Sunday, March 10, 2013

March, a Year Later

It's been a long time since I've blogged.  It's not that I haven't had things going on.  It's that I've had too much going on, and all of a pretty personal nature.

It was last March when my life began to unravel in earnest.  A series of events made it undeniable that I had to proceed with my divorce.  The business was failing.  I was so stressed that I did a terrible job in my 2nd semester of law school.

Now, it's still not over.  I still haven't transitioned from where things were to where they're going to be.  However, I've made a lot of solid steps forward.  The divorce is final.  I'm on my way to finishing up with the financial collapse.  I am still in the same house.  That's a small blessing.  However, I won't be here much longer.  Probably sometime in the next year, I'll have to find a new place to live.

My life, last March and prior, was pretty good, really.  I was living separately from my wife, but other than that, our houses were close together.  My son seemed to be doing well.  Now, she moved further away.  It's not that convenient for him to just walk over.  I have shared custody, but with working out of town, I only have him every other weekend and every Wednesday evening.

The business really had been dying since March of 2011.  I'm honestly surprised it hung on as long as it did.  That provided nonstop stress for me.  Through 2010, I was able to convince myself that it would come back.  2011, though, was when it was clear that unless something major happened, that the business was either going to be barely profitable, or could not be saved.

I have to constantly remind myself that things could be much worse.  On average, I havemy son one less day per week.  It's not the end of the world, but I feel the loss.

More than anything, I try not to look back.  I made the decisions I made, and I live with the consequences.  At no point did I have anything but the best of intentions.  Things just didn't work out for my business and that pretty much dragged the rest of my life down with it.

Still, the divorce is final, now.  So, that's a small step forward, I guess.  I do miss owning my own business, but I don't miss losing everything I have trying to keep it afloat.  It was something I always wanted to try.  I had good times and bad, but it's over, now.

I don't miss the money or the stuff.  What I miss is being able to stay at home on a weekday morning and let my son sleep in until 8:15 and running him to school at 9:00.  I miss being here when he got off the bus if I wanted to.  That's what I miss.  I try to remind myself that the way I see him now, although not as good as what it was, is pretty much the way most working people see their kids.
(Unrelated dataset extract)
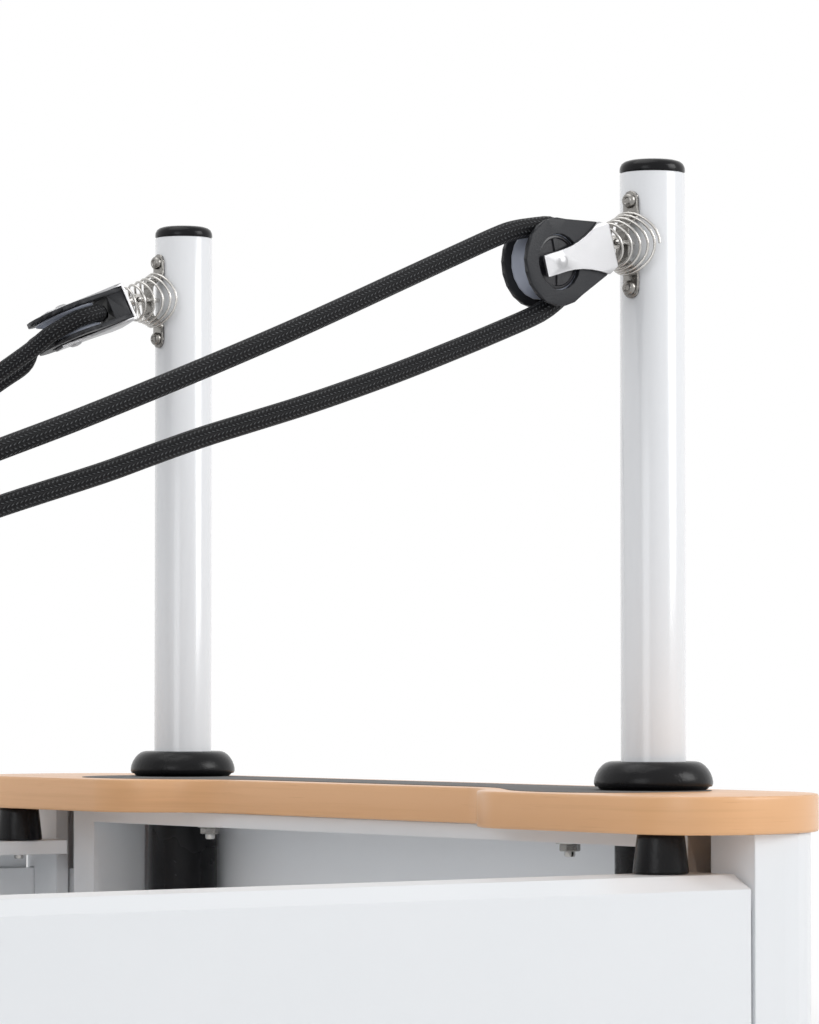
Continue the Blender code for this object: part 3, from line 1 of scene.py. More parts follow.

The weather was very, very nice today.  I'll be glad of the Spring.  The end of the Winter coincides with the beginning of me building a life again.  Just having a nice warm day really lifted my spirits.

I still have a lot of uncertainty in my life over the next year or two.  However, closing up the wreckage of my old life is a project.  Finishing it up will be a relief.  It has to happen for me to be able to move forward.

Now that things are clearing up a bit, I've had some time to grieve over my grandmother's passing last May.  I'm so glad I got to see her a couple of times in the month before she went.  Sometimes I wonder what's the greater part of grief:  losing the person, or losing the commonalities you had with that person.

My grandmother raised me.  So, there are vast swaths of my childhood where she was essentially the only living person who was there.  So, now that she's gone, it feels like, to some degree, that part of me is gone, too.  The last person who shared it with me has passed.

There's probably a little midlife crisis wrapped up in there as well.  Mine came a little late, but I'm starting to feel the weight of my years.  Grandma was just a couple years older than me when I came to live with her and grandpa.  Her tales of her childhood, to me, are as quaint as tales of my childhood must seem to my son.  That's how far removed the modern day is from the 60s and 70s.

I really wasn't that sad at the moment grandma passed away.  I was sad, but not as sad as I should have been for somebody who had been so important in my life.  Everything else in my life was being turned upside down.  I knew that it would hit me eventually, and it has really started.

I need to get back to Tallmadge to visit my aunts and uncles, especially the McAlarneys, but it's a really long drive and my week is already full with my 300 mile round-trips to Dayton and back.

My son is going to wrap up 6th grade in a few months, here.  At that point, I'm down to just 6 more years until he's off to college.  If he goes to OSU, Miami or U Cinci, he will only be an hour or so from me in Dayton.  I won't have to drive around quite so much.

If I could have just one wish, it'd be for a local job where I don't have to be away from him so much.  Given how little the people in power care about anybody in this country who isn't on Wall Street, though, I don't see that happening.  Nobody cares about working people in this country.  We've all been sold out.  

So, I just keep doing the best I can.  Keep trying to look forward.  There's no sense in mourning for what's lost for long after the initial shock.  You just do what you can and move forward.